■ **REQUIREMENTS**
Gather from the material every line that contains the string "scene".

■ **GIVEN DATA**

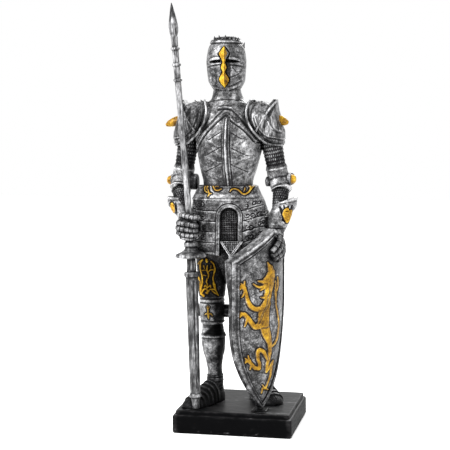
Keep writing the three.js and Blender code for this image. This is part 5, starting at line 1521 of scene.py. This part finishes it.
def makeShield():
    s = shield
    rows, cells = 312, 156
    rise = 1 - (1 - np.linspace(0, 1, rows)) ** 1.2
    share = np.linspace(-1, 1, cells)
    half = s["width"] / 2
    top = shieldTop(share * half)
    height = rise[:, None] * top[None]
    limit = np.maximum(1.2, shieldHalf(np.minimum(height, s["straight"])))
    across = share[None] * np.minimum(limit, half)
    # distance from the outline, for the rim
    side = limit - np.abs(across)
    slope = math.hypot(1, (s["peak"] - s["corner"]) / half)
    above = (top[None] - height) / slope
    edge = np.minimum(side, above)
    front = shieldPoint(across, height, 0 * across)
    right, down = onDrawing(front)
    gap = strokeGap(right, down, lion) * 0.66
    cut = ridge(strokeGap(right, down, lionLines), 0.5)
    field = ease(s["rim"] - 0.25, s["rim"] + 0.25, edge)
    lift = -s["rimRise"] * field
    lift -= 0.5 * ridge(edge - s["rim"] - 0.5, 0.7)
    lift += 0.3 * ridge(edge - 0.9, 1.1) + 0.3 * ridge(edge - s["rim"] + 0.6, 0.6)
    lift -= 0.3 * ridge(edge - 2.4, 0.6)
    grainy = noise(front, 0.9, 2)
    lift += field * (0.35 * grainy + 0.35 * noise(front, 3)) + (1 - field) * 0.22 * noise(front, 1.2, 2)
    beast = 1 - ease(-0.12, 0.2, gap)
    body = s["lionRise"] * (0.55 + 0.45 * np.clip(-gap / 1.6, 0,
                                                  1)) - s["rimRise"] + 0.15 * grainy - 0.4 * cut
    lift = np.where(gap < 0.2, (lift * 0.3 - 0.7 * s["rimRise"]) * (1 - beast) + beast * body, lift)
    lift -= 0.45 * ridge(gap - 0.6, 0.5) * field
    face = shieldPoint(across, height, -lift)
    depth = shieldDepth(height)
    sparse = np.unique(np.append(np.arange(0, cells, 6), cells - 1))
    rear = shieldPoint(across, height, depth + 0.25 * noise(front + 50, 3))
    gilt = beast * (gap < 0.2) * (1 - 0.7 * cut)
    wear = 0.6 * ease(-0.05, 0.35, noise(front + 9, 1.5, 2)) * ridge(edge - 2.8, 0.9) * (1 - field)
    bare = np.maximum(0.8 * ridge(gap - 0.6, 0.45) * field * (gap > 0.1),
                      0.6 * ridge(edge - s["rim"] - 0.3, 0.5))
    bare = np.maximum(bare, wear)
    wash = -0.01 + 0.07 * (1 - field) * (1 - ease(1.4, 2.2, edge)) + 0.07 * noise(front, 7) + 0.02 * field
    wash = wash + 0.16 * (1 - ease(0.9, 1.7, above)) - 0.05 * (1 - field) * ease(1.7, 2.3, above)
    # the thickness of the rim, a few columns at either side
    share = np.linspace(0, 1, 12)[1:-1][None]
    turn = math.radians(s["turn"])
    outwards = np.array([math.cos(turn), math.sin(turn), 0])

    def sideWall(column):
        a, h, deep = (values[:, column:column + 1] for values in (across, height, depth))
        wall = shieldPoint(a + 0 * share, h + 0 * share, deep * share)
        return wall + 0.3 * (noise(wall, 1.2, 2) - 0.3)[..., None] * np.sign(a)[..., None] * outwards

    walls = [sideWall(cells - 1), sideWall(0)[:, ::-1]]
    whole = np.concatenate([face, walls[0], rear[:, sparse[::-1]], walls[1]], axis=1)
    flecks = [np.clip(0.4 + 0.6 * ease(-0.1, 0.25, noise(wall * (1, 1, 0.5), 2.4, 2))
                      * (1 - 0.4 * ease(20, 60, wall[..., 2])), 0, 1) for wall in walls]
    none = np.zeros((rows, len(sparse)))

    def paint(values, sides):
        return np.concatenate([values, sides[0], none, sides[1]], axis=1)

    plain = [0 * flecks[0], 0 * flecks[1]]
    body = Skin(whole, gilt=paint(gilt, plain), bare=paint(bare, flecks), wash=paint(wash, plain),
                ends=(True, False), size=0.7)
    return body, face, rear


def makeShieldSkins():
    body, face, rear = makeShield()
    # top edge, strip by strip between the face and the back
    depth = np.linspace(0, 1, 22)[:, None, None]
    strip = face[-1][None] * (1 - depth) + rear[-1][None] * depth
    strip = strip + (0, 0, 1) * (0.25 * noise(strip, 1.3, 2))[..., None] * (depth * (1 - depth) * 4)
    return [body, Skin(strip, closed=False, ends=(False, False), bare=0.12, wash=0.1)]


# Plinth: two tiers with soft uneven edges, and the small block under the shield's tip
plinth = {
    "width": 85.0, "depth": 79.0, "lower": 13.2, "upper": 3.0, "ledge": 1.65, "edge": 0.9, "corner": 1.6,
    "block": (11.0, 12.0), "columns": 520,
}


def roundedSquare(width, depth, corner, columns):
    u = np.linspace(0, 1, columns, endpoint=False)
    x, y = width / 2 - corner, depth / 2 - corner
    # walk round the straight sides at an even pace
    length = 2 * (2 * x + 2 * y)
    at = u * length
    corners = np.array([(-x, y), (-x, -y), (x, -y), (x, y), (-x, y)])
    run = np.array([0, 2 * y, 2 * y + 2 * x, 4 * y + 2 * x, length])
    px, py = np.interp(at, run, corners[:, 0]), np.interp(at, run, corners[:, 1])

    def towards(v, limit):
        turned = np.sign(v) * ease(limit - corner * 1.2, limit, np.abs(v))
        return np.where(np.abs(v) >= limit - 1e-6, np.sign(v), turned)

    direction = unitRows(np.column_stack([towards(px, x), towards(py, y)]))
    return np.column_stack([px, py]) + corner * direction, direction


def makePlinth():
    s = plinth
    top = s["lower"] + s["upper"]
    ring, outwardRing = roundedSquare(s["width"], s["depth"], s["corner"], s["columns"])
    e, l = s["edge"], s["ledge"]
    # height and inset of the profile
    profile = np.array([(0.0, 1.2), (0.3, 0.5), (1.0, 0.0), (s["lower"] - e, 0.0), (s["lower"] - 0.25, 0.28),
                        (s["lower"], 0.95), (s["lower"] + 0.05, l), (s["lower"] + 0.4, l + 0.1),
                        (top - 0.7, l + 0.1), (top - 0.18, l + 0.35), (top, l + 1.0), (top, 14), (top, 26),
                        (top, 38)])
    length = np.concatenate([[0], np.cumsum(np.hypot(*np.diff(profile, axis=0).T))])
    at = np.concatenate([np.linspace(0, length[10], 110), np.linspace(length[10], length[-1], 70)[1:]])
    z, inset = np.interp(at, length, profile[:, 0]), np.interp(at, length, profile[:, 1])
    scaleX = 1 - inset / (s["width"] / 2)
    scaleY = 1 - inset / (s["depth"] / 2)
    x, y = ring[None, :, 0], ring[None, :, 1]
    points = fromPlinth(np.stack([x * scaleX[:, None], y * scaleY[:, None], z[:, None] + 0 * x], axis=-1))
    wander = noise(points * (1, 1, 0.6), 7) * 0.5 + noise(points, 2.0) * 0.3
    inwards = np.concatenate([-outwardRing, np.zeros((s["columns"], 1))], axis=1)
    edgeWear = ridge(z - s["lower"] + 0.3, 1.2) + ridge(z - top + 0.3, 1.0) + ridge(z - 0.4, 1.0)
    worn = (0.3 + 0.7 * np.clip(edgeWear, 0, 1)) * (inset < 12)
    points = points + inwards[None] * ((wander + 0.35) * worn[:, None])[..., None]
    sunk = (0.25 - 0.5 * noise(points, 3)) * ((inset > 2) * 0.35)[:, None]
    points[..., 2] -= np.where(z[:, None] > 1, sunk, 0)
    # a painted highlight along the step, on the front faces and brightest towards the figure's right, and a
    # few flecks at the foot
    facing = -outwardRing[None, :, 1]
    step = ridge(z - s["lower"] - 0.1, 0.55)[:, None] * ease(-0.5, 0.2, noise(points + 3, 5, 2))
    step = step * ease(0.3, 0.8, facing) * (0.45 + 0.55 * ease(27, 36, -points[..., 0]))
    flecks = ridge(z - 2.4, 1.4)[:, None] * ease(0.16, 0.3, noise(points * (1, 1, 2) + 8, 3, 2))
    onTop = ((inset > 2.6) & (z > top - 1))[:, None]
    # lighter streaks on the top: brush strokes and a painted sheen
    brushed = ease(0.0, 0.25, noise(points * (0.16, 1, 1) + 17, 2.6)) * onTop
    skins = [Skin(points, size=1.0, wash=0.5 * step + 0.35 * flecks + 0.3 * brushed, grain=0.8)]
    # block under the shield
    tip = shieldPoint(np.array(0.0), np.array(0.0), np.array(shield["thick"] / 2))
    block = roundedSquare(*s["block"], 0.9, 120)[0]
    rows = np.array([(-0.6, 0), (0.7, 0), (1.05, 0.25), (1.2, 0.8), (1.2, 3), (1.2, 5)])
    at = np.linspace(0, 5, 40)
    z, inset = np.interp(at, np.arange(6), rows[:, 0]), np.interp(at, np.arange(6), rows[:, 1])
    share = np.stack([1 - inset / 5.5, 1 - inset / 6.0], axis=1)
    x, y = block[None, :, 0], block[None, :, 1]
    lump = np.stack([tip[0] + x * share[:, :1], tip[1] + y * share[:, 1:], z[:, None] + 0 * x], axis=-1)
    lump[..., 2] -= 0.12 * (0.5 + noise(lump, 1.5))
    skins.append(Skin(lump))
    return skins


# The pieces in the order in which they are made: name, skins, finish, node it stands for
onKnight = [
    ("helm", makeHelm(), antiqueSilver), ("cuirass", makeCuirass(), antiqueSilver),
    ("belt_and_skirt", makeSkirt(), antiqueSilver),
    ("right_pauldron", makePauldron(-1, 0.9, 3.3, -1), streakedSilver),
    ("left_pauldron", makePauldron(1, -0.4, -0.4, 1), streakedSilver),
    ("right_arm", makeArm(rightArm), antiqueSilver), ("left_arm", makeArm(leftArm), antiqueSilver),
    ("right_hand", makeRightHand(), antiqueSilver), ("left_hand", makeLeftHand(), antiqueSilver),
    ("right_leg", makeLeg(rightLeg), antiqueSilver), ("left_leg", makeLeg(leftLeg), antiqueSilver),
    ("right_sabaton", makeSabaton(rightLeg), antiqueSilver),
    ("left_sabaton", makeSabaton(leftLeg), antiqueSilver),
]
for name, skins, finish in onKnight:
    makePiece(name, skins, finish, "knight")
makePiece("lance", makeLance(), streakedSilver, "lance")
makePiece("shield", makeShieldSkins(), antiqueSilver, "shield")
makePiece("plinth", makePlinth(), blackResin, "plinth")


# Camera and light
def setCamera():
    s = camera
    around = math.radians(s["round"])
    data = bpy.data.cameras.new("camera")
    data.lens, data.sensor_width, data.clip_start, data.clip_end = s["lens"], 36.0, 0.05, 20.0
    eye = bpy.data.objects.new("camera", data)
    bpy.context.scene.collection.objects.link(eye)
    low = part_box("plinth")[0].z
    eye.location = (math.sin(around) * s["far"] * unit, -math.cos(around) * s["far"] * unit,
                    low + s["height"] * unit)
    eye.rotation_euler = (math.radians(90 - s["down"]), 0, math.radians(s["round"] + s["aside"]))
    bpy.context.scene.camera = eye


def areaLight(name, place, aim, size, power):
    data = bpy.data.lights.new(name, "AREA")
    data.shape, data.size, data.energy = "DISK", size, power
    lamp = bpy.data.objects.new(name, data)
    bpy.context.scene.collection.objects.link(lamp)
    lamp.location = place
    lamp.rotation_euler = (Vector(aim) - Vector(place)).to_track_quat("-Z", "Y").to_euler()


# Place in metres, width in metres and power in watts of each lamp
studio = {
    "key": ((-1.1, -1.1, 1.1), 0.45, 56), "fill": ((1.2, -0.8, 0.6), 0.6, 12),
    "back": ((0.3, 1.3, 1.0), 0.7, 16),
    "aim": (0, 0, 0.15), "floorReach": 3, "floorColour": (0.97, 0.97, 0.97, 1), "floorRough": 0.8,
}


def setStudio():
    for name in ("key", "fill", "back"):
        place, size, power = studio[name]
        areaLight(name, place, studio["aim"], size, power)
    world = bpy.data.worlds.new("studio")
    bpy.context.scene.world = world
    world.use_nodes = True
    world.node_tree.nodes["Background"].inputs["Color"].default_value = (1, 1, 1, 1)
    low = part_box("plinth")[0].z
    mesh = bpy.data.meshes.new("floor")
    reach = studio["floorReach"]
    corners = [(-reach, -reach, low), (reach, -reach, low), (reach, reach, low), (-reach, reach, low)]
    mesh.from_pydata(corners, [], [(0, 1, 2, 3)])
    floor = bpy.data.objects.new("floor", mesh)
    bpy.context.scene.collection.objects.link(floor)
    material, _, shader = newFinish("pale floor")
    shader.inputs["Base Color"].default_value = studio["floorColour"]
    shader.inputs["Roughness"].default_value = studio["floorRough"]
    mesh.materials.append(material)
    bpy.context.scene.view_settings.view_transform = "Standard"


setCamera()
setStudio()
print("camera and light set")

■ **ANSWER TO THIS EXERCISE**
Keep writing the three.js and Blender code for this image. This is part 5, starting at line 1521 of scene.py. This part finishes it.
    bpy.context.scene.collection.objects.link(eye)
    bpy.context.scene.camera = eye
    bpy.context.scene.collection.objects.link(lamp)
    bpy.context.scene.world = world
    bpy.context.scene.collection.objects.link(floor)
    bpy.context.scene.view_settings.view_transform = "Standard"